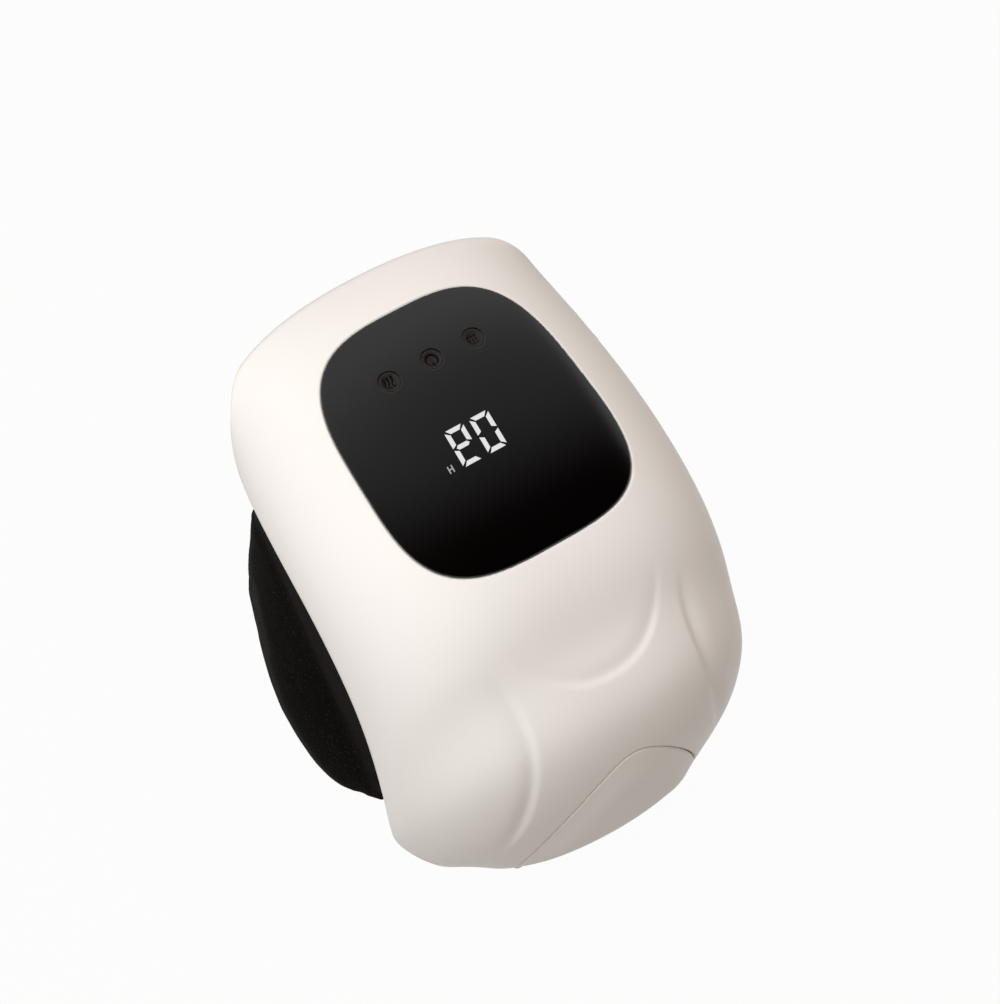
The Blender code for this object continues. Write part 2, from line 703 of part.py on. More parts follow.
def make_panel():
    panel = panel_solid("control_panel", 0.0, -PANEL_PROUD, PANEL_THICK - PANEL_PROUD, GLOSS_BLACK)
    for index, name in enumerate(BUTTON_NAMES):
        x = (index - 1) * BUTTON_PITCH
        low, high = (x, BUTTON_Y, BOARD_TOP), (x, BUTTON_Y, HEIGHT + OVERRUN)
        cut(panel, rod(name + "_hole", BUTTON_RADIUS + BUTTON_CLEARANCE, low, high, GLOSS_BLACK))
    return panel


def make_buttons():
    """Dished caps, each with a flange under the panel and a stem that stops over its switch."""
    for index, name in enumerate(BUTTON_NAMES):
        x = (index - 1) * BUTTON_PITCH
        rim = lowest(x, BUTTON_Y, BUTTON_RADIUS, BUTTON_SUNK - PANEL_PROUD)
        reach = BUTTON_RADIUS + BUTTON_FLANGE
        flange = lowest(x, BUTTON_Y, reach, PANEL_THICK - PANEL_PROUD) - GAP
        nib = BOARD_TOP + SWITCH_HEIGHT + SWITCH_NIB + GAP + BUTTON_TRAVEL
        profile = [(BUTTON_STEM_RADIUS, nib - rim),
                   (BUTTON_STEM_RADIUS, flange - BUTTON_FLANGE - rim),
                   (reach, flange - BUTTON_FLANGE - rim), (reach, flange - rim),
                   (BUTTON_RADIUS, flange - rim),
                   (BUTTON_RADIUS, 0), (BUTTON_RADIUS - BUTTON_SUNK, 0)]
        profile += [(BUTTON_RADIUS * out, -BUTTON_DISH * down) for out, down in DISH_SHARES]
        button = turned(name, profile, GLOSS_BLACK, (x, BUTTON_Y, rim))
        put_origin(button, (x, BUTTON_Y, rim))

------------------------

_Short task_
Restate every line of the data word for word.

_Problem solution_
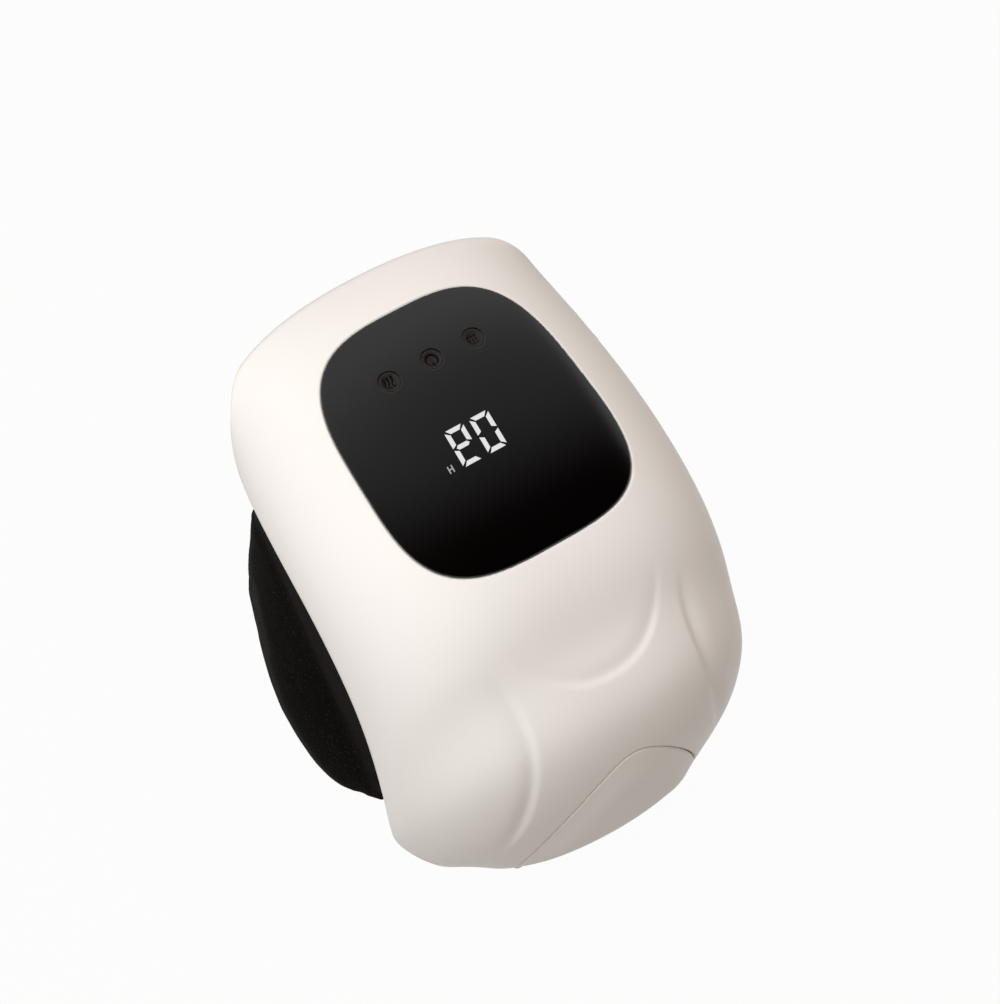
The Blender code for this object continues. Write part 2, from line 703 of part.py on. More parts follow.
def make_panel():
    panel = panel_solid("control_panel", 0.0, -PANEL_PROUD, PANEL_THICK - PANEL_PROUD, GLOSS_BLACK)
    for index, name in enumerate(BUTTON_NAMES):
        x = (index - 1) * BUTTON_PITCH
        low, high = (x, BUTTON_Y, BOARD_TOP), (x, BUTTON_Y, HEIGHT + OVERRUN)
        cut(panel, rod(name + "_hole", BUTTON_RADIUS + BUTTON_CLEARANCE, low, high, GLOSS_BLACK))
    return panel


def make_buttons():
    """Dished caps, each with a flange under the panel and a stem that stops over its switch."""
    for index, name in enumerate(BUTTON_NAMES):
        x = (index - 1) * BUTTON_PITCH
        rim = lowest(x, BUTTON_Y, BUTTON_RADIUS, BUTTON_SUNK - PANEL_PROUD)
        reach = BUTTON_RADIUS + BUTTON_FLANGE
        flange = lowest(x, BUTTON_Y, reach, PANEL_THICK - PANEL_PROUD) - GAP
        nib = BOARD_TOP + SWITCH_HEIGHT + SWITCH_NIB + GAP + BUTTON_TRAVEL
        profile = [(BUTTON_STEM_RADIUS, nib - rim),
                   (BUTTON_STEM_RADIUS, flange - BUTTON_FLANGE - rim),
                   (reach, flange - BUTTON_FLANGE - rim), (reach, flange - rim),
                   (BUTTON_RADIUS, flange - rim),
                   (BUTTON_RADIUS, 0), (BUTTON_RADIUS - BUTTON_SUNK, 0)]
        profile += [(BUTTON_RADIUS * out, -BUTTON_DISH * down) for out, down in DISH_SHARES]
        button = turned(name, profile, GLOSS_BLACK, (x, BUTTON_Y, rim))
        put_origin(button, (x, BUTTON_Y, rim))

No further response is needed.